Tsunami is extremely exhausted, but fortunately has no major health problems. After rest and recovery, the dog will continue rescue activities.
— La Nación, citing K-SAR ECID rescue team updates
Veterinarian Aníbal Hurtado confirmed that the days of continuous work had taken a serious physical toll. Tsunami received hydration, medical supervision, and rest. He was in good overall health — but what came next surprised no one who had been watching how hard he had worked.

What retirement looks like for a rescue dog
Authorities with the K-SAR ECID unit confirmed that the June 2026 earthquake response marks Tsunami's final official mission. He is retiring. The dog who once wandered La Floresta malnourished and alone — who had survived whatever his early months had done to him — spent the last years of his career locating people who needed to be found in the worst moments of their lives.
Tsunami reminds us of the importance of rescuing and adopting abused animals.

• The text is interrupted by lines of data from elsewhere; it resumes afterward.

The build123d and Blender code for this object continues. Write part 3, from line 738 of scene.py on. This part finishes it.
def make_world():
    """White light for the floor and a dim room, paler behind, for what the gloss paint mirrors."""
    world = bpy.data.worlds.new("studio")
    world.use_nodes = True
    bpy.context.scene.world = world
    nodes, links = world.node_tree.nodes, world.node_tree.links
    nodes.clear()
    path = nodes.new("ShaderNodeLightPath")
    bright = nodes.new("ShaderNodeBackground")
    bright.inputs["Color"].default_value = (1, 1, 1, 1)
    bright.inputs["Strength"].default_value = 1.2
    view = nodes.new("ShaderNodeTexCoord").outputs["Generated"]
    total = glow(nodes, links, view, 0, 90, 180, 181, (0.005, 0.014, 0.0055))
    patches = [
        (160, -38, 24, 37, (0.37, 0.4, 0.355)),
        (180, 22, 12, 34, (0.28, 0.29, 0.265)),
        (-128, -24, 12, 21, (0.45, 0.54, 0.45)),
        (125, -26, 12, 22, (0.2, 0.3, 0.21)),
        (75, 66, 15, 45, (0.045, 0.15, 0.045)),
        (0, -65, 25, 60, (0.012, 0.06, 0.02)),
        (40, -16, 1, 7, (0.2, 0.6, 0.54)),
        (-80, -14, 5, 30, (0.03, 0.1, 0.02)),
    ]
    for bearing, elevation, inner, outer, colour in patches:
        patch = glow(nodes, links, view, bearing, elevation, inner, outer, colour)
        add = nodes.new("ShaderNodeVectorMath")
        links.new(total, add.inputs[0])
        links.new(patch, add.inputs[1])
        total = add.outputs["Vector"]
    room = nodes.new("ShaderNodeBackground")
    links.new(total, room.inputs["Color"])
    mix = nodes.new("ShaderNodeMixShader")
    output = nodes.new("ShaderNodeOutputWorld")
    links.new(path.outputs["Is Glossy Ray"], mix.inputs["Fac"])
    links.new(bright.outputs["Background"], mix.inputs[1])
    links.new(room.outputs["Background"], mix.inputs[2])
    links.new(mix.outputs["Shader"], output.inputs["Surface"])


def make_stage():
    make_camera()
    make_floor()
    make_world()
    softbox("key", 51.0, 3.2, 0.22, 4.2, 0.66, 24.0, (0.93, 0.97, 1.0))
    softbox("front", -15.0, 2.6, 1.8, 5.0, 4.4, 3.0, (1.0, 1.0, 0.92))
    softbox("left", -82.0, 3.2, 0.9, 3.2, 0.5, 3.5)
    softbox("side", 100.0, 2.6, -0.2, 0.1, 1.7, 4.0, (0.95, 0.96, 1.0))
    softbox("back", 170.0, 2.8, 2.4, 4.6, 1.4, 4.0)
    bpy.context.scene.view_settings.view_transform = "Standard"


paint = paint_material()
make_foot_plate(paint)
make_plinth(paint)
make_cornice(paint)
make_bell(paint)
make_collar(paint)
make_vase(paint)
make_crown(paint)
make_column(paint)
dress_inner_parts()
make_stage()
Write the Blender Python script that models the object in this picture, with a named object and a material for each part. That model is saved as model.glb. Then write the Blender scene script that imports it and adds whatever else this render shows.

A dog that once needed people's help is now saving people.
— Revista Semana, Colombian news outlet
He is retiring with thirteen confirmed survivors, an international record of deployments, and the kind of career that tends to prompt national reflection. In Venezuela, people are already comparing him to Orion, a Rottweiler who became a symbol after the 1999 Vargas tragedy — the catastrophic floods and landslides that killed tens of thousands. Orion rescued dozens in those days and was remembered for decades. Tsunami now carries a version of that same weight.
The street dog who found people underground
He started as a dog nobody wanted. He finished as a national hero. The 60-year-old man in San Bernardino — trapped in the dark, six hours under eight stories of concrete — was brought home because a Border Collie from La Floresta put his nose to the rubble and refused to look away from what he'd found.

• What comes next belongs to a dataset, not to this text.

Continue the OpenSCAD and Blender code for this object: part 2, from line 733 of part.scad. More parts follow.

Dogs follow scent trails we can't see, map spaces we can't navigate, and return to the thing they've found long after we'd have moved on. Most of what they do with those abilities happens on a morning walk — in the way a dog stops at a storm drain or circles back to the same patch of sidewalk every single Tuesday. Tsunami spent eight years making that instinct count in the most literal way possible.